= Sardul Singh Kavishar =

Indian politician (1886–1963)

Sardul Singh Kavishar (1886–1963) was an Indian newspaper editor, and a major figure in the Indian independence movement. Born in Amritsar, he was the second president of the All India Forward Bloc.

==Education==
Educated in Lahore, Kavishar began his public career in 1913, when he launched the English-language newspaper Sikh Review. An early article in the Sikh Review criticized the demolition of an external city wall during the construction of New Delhi, as the wall had been part of a historic Sikh gurdwara. This led to widespread Sikh agitation until the outbreak of the First World War, at which point that particular issue was considered to be of lessened priority. After the war Kavishar renewed his calls for action, with the result that he was expelled from Delhi. He moved to Lahore and began another newspaper, the New Herald. In 1919, he was arrested and imprisoned for writing against the Rowlatt Act. He was also the founding member of Central Sikh League.

==Call to rebuild==
In 1921, he issued a public call for 100 Sikh volunteers to rebuild the gurdwara's demolished wall, at the cost of their lives if need be. 700 volunteers (including Kavishar himself) turned out. However, before they could leave Lahore for Delhi, word arrived that the Delhi city government had rebuilt the wall.
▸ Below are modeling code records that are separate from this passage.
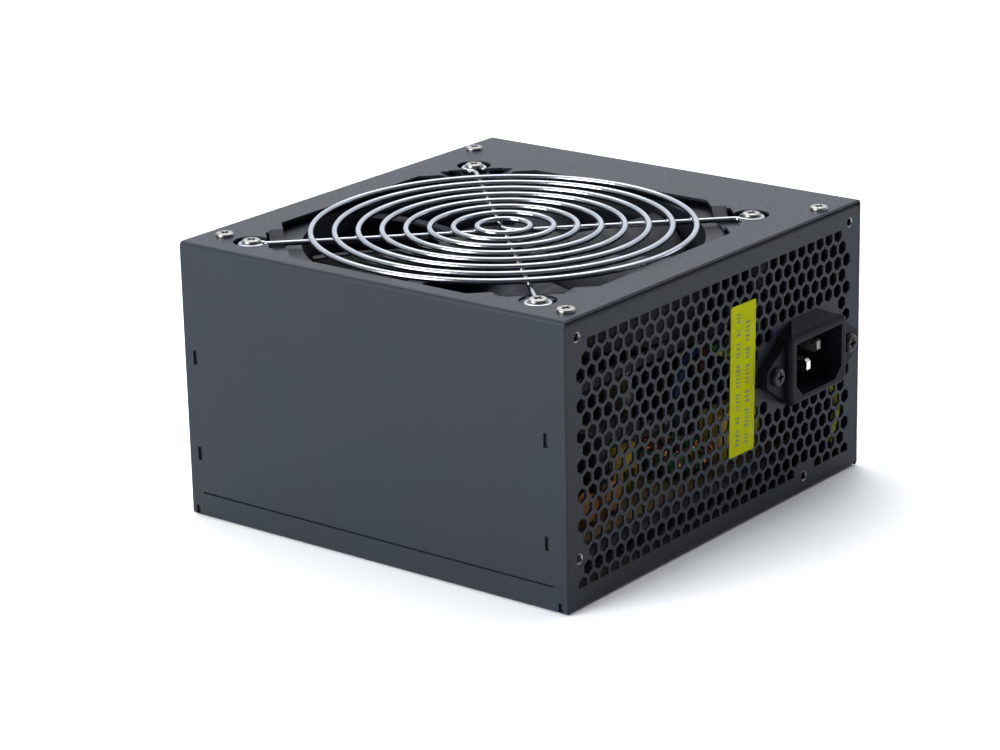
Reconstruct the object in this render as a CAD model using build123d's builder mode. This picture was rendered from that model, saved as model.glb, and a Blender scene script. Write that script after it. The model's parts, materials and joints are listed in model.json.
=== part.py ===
from build123d import *

import math
import os

# Power supply unit for a desktop computer, in millimetres, +Z up. The origin is the centre of
# the bottom face of the case. -Y is the rear face with the honeycomb grille and the mains
# inlet, +Y is the front face where the output cables leave, and the fan looks up through the
# top cover.

os.makedirs("parts", exist_ok=True)

LOW = (Align.CENTER, Align.CENTER, Align.MIN)
HIGH = (Align.CENTER, Align.CENTER, Align.MAX)
FLAT_LOW = (Align.CENTER, Align.MIN)
SIDE = (Align.MIN, Align.CENTER)

# Case
case_width = 150.0
case_depth = 140.0
case_height = 85.0
sheet = 0.8
rear = -case_depth / 2
cover_bottom = 8.0
cover_bend = 1.5
lip_height = 7.4
panel_width = 148.2
panel_height = case_height - sheet
panel_flange = 10.0
panel_side_flange = 8.0
side_flange_bottom = 1.0
side_flange_top = 80.0
seam_strip_top = 16.0
seam_strip_half = 61.5
lip_tab_length = 4.6
end_floor_gap = 4.0
relief_inset = 2.2
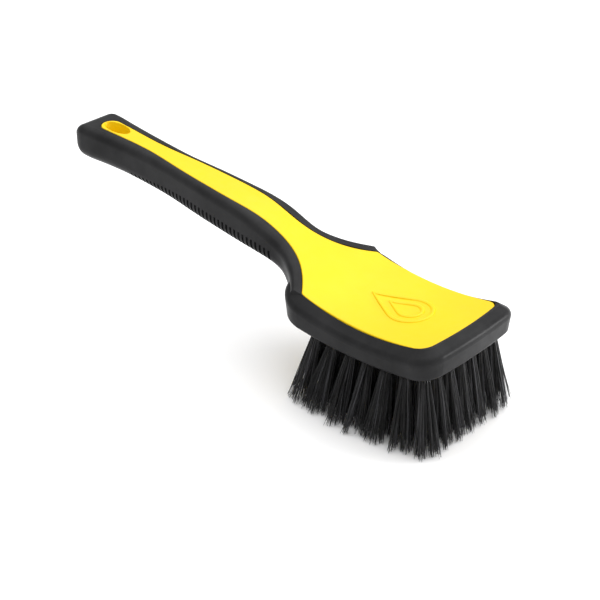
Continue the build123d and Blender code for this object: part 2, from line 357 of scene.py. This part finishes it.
def drop_path(radius, reach):
    """A circle drawn out to a point towards the handle, as (x, y) places."""
    opening = math.acos(radius / reach)
    sweep = 2 * math.pi - 2 * opening
    path = [(DROP_MIDDLE_X - reach, 0.0)]
    for step in range(DROP_STEPS + 1):
        angle = math.pi + opening + sweep * step / DROP_STEPS
        path.append((DROP_MIDDLE_X + radius * math.cos(angle), radius * math.sin(angle)))
    return path


def bead_section():
    """A low half-round with its foot sunk a little, as (shift, height) places."""
    section = []
    for step in range(BEAD_STEPS + 1):
        angle = math.pi * step / BEAD_STEPS
        section.append((BEAD_HALF_WIDTH * math.cos(angle), BEAD_HEIGHT * math.sin(angle)))
    return section + [(-BEAD_HALF_WIDTH, -BEAD_SINK), (BEAD_HALF_WIDTH, -BEAD_SINK)]


def raised_bead(name, path, surface, material):
    """A closed loop of the bead's section that follows path over the surface."""
    section = bead_section()
    count, around = len(path), len(section)
    verts, faces = [], []
    for step in range(count):
        before, after = path[step - 1], path[(step + 1) % count]
        along = Vector((after[0] - before[0], after[1] - before[1], 0)).normalized()
        across = Vector((-along.y, along.x, 0))
        for shift, height in section:
            place = Vector((*path[step], LOOK_DOWN_FROM)) + across * shift
            hit = surface.ray_cast(place, DOWN)[0]
            verts.append(hit + Vector((0, 0, height)))
        for side in range(around):
            a, b = step * around + side, step * around + (side + 1) % around
            ahead = (step + 1) % count * around
            faces.append((a, b, ahead + (side + 1) % around, ahead + side))
    mesh = bpy.data.meshes.new(name)
    mesh.from_pydata(verts, [], faces)
    mesh.shade_smooth()
    mesh.materials.append(material)
    bead = bpy.data.objects.new(name, mesh)
    bpy.context.scene.collection.objects.link(bead)
    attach(bead, "root")


def make_emblem(material):
    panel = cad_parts["handle_core"].data
    surface = BVHTree.FromPolygons([v.co for v in panel.vertices], [p.vertices for p in panel.polygons])
    raised_bead("emblem_outer_drop", drop_path(OUTER_RADIUS, OUTER_REACH), surface, material)
    raised_bead("emblem_inner_drop", drop_path(INNER_RADIUS, INNER_REACH), surface, material)


def dress(node, material):
    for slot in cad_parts[node].material_slots:
        slot.link = "OBJECT"
        slot.material = material


make_camera()
make_floor()
make_lights()
yellow = yellow_plastic()
dress("handle_core", yellow)
make_emblem(yellow)
dress("grip_overmould", soft_rubber())
dress("tuft_anchors", flat_wire())
bristle = black_bristle()
for row in range(1, TUFT_ROWS + 1):
    for place in range(1, TUFT_ROWS + 1):
        make_tuft(row, place, bristle)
The next month, he was arrested, charged with sedition, and imprisoned for four years for having written about a massacre of Sikh reformists.

==Congress==
In 1933, he became acting president of the Congress after his predecessor was arrested for participating in civil disobedience. In 1935, he openly opposed the Congress's participation in the Government of India Act, and in 1937 chose to resign his membership in the party after they accepted office in the provinces where they had earned a majority.

==Subhas Chandra Bose==
In 1939, he joined Subhas Chandra Bose's All India Forward Bloc faction; when Bose left India in 1941, Kavishar became the Bloc's president. As a result, he was arrested, and imprisoned for four years.

==Split==
When the All India Forward Bloc split in 1948, soon after it had been reorganized, Sardul Singh Kavishar sided with the anti-Marxist group led by R.S. Ruiker. At its conference, Kavishar was elected president of Forward Bloc (Ruiker). Soon thereafter, as Ruiker's party dwindled, Kavishar retired from active politics.